Ram Jack has built its well-known brand by providing foundation support and repair services using its own patented technologies.

The Ram Jack product that became known as the Sign Dart is a 3-1/2-inch steel post that has a lead helix disk driven into the earth by a hydraulic driver. The disk resists compression and tension forces while a series of lateral fins serve to resist lateral forces.

So, if a vehicle slams into a highway sign held by a Sign Dart, it is designed to break away without damaging the base implanted deep in the ground.

“We had to figure out a way to design this Sign Dart to where we could get more resistance laterally to wind loads, and just like in Oklahoma, all the signs that are hit,” Presley said. “Oklahoma is very windy; you see signs that are leaning all the time. How can we design a product that, a) will resist all of those loads, b) if it is hit, will not have to be replaced, and c) will actually work.”

The now-patented Sign Dart – signdart.com -- with its helical design and steel fins provided the stability and resilience that Ram Jack engineers were seeking.

Ram Jack took its invention to the Texas A&M Transportation Institute proving grounds, where crash tests were done using simulated vehicles that certified its effectiveness for Oklahoma highway officials.

A $300,000 Oklahoma Applied Research Support (OARS) grant from OCAST helped fund development and certification of the Sign Dart. OCAST was created by the state legislature in 1987 to grow and diversify Oklahoma’s economy.

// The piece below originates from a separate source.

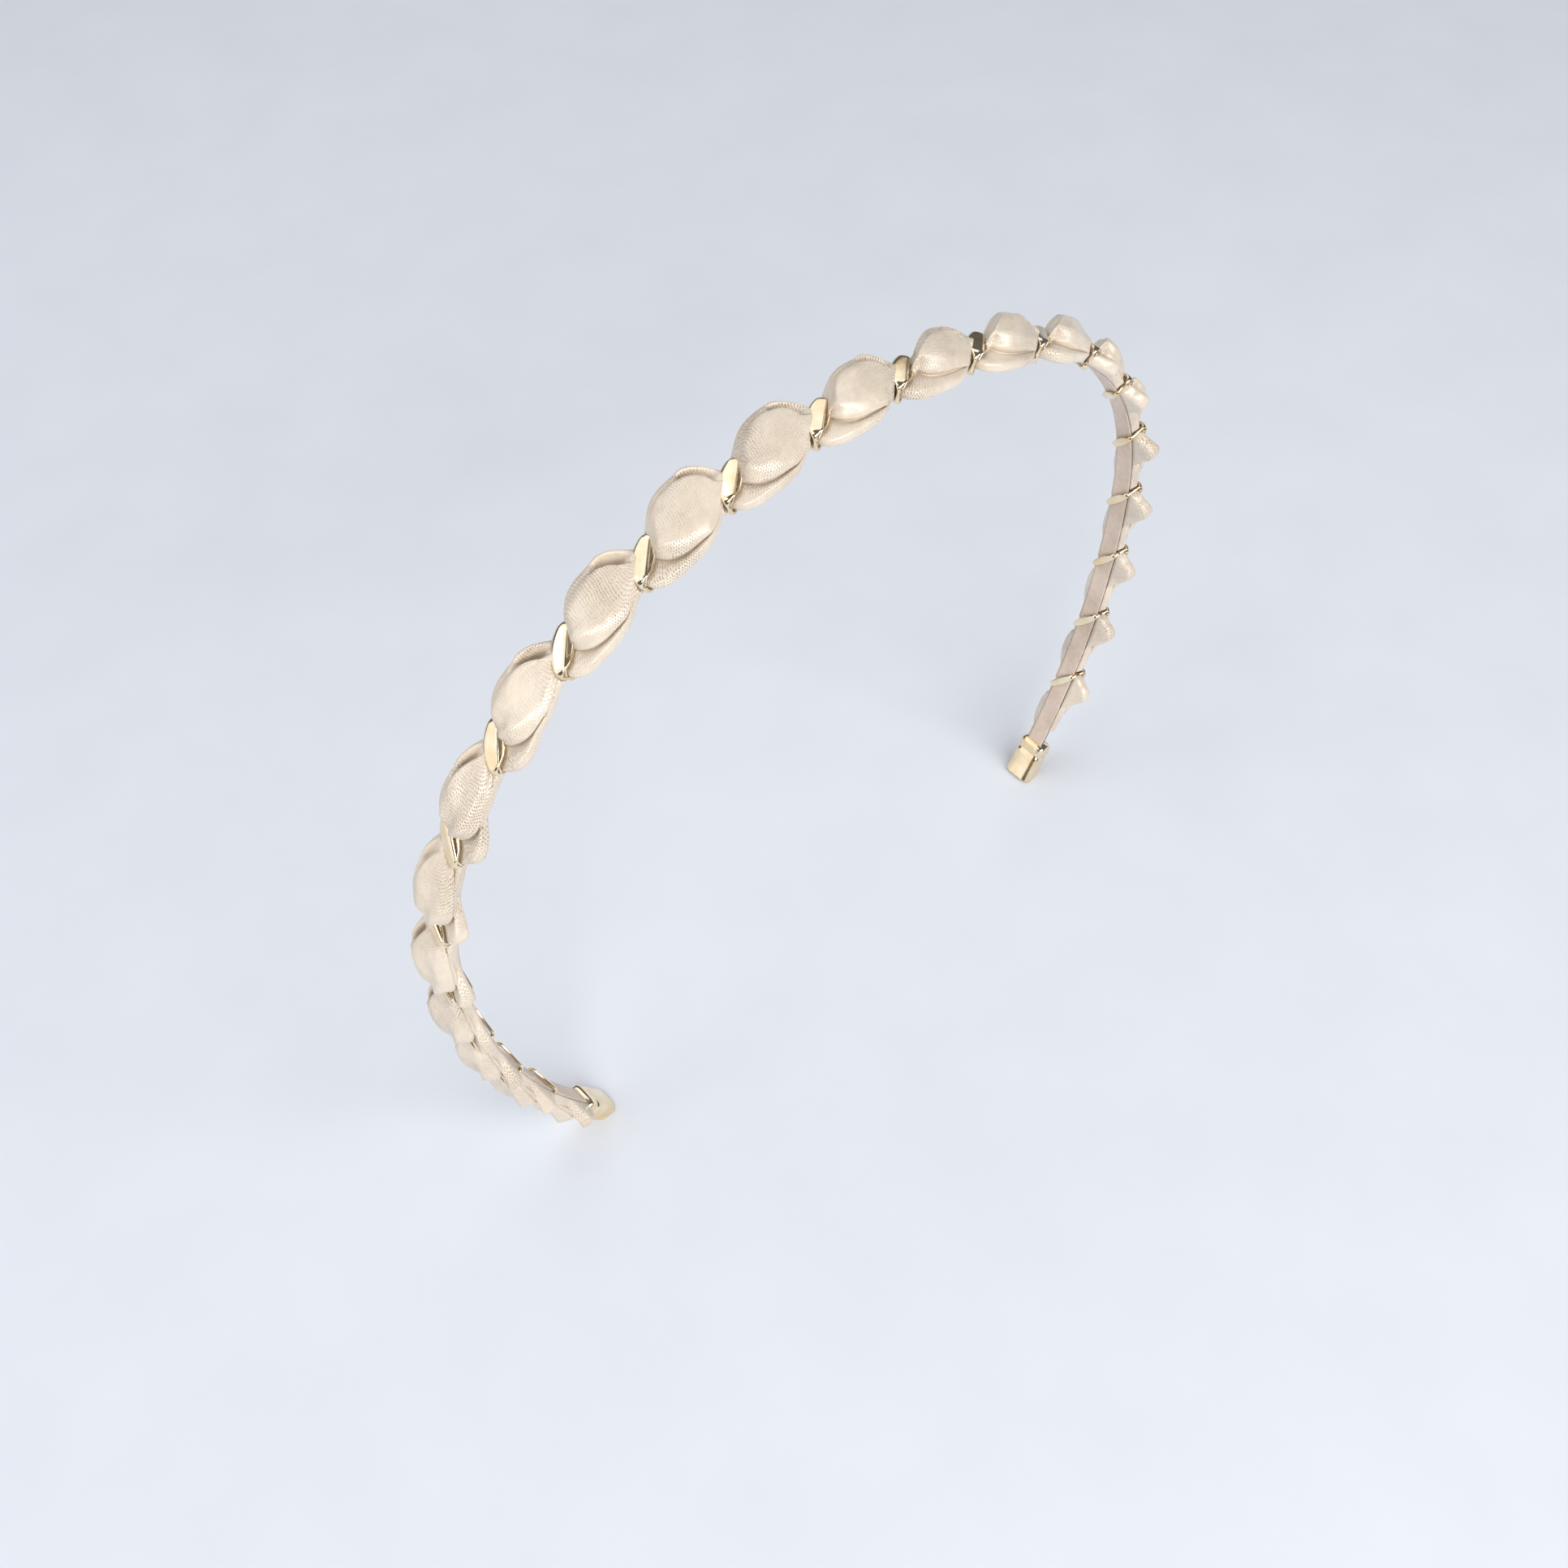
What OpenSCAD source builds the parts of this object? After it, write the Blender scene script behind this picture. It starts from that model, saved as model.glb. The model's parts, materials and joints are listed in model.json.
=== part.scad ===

The New Product Development Center at Oklahoma State University, an OCAST partner in the what is known as the Oklahoma Innovation Model, also provided grant writing assistance for Ram Jack, Presley said.

Ram Jack is now using some of the OCAST grant money to development a bigger Sign Dart capable of holding heftier signage. The grant also is funding full scale crash tests that will enable it gain Federal Highway Administration certification.

That means the Sign Dart would not have to be approved on a state-by-state basis. Ram Jack is currently rolling the Sign Dart out across Oklahoma and introducing it to highway departments in neighboring states.

“The approval process goes out the window once we have the Federal Highway Administration level,” Presley said. “We would not be able to do all of this without OCAST.”

Ram Jack has done financial projections that show the Sign Dart can save highway departments up to half of the cost to install traditional traffic signs concrete bases where work is done in two separate trips.

“With Sign Dart, it’s one trip, and, once our product is installed in the ground, the signage can be installed immediately,” Presley said.

For Ram Jack, the main obstacle to widespread acceptance of the Sign Dart may be status quo, Presley said. Some organizations are reluctant to switch from a method they have always used, even if it is more time consuming and costly.

As both podcast host and state official, Pinnell saw the potential of the Sign Dart before the podcast ended.

“I’m Secretary of Tourism in my role as Lt. Governor,” Pinnell said. “One of my jobs is to work with ODOT constantly on signs, and it’s a never-ending battle of constant upkeep and fixing them.

“To have a product like this where a lot of that isn’t needed after installation, that’s a game-changer,” he said.